- [DESCRIPTION OF THE TASK]
Retype, exactly as written, every line from the one containing "bpy.context.view_layer.update()" down to the one containing "cad_parts[member].parent = rigid_bodies[body]", including both, and nothing else.

* Begin *

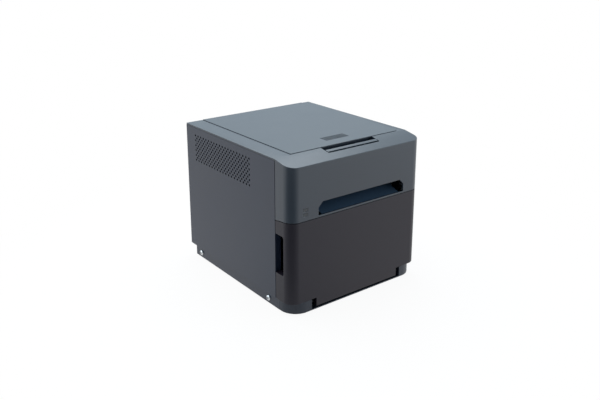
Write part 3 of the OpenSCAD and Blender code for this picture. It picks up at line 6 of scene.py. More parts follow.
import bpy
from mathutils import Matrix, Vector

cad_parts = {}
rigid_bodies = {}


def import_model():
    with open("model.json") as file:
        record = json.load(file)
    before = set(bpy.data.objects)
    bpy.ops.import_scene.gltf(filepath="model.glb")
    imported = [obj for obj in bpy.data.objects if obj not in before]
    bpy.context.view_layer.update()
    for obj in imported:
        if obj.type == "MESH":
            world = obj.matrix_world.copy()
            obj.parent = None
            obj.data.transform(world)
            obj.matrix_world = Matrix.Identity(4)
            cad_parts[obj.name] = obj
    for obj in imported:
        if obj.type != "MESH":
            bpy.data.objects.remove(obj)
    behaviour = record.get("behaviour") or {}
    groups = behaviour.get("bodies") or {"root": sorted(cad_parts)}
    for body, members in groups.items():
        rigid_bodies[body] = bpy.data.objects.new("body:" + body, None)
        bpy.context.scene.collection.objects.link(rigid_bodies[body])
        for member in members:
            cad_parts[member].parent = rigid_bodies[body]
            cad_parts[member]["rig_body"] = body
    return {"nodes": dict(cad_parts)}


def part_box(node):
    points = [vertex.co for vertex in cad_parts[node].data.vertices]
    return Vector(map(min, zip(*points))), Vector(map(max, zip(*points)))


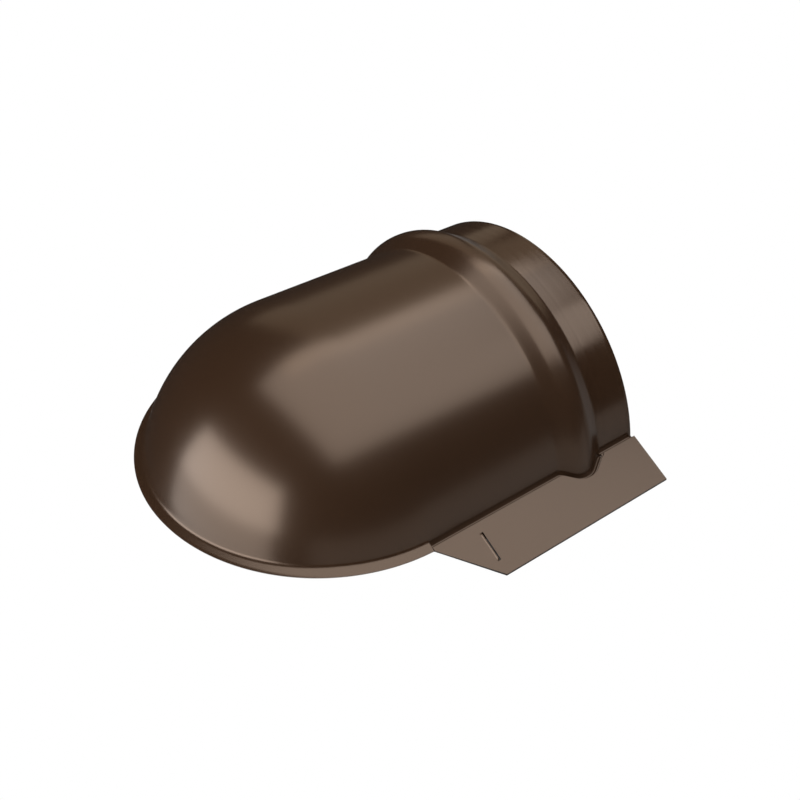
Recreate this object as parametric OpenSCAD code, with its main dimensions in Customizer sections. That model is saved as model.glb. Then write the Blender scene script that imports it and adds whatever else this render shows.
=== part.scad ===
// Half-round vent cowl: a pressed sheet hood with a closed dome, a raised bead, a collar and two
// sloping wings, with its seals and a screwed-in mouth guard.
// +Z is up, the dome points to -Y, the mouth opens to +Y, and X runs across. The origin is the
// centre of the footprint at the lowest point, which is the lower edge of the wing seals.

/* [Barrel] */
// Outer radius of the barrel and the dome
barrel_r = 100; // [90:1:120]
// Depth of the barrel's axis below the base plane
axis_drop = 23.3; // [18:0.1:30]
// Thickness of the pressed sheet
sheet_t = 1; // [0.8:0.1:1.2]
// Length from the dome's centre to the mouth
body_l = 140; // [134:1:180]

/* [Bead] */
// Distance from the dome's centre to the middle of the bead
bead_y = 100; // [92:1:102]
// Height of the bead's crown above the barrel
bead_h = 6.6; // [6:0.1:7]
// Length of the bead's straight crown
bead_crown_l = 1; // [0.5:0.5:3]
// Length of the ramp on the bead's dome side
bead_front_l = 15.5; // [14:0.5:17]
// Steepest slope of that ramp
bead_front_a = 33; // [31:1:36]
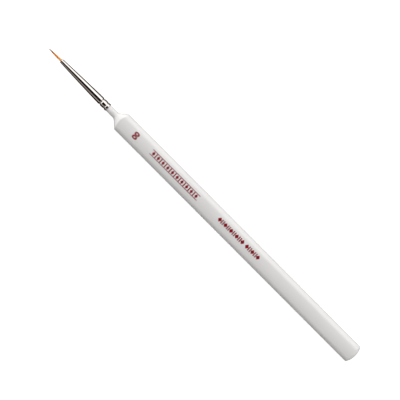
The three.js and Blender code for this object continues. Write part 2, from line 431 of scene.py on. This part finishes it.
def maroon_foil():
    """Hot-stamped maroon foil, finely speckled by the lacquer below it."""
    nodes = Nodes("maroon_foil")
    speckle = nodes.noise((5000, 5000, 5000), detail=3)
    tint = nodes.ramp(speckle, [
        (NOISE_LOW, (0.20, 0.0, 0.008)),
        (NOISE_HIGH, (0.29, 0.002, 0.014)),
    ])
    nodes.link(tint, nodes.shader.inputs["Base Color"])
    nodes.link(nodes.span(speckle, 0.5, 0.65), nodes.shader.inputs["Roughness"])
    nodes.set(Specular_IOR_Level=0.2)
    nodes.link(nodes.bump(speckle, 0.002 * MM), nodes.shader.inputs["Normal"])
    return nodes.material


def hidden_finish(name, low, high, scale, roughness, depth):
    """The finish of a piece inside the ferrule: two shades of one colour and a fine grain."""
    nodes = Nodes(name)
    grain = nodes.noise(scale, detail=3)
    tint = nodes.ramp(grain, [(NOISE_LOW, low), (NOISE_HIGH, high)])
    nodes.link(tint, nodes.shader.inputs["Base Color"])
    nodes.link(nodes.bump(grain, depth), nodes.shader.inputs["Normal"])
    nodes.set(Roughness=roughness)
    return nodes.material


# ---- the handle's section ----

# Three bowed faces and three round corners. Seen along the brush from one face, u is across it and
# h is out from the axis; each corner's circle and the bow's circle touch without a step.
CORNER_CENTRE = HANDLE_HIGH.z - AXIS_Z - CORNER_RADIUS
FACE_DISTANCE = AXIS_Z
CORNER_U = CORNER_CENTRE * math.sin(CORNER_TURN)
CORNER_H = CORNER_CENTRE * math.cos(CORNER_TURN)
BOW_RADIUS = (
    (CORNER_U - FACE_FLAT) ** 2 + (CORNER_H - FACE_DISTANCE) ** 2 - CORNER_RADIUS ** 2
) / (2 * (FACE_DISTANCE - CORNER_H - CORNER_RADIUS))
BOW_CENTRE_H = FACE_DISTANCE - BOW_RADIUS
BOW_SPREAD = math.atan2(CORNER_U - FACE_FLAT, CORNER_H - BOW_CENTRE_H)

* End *

- [EXPECTED ANSWER]
    bpy.context.view_layer.update()
    for obj in imported:
        if obj.type == "MESH":
            world = obj.matrix_world.copy()
            obj.parent = None
            obj.data.transform(world)
            obj.matrix_world = Matrix.Identity(4)
            cad_parts[obj.name] = obj
    for obj in imported:
        if obj.type != "MESH":
            bpy.data.objects.remove(obj)
    behaviour = record.get("behaviour") or {}
    groups = behaviour.get("bodies") or {"root": sorted(cad_parts)}
    for body, members in groups.items():
        rigid_bodies[body] = bpy.data.objects.new("body:" + body, None)
        bpy.context.scene.collection.objects.link(rigid_bodies[body])
        for member in members:
            cad_parts[member].parent = rigid_bodies[body]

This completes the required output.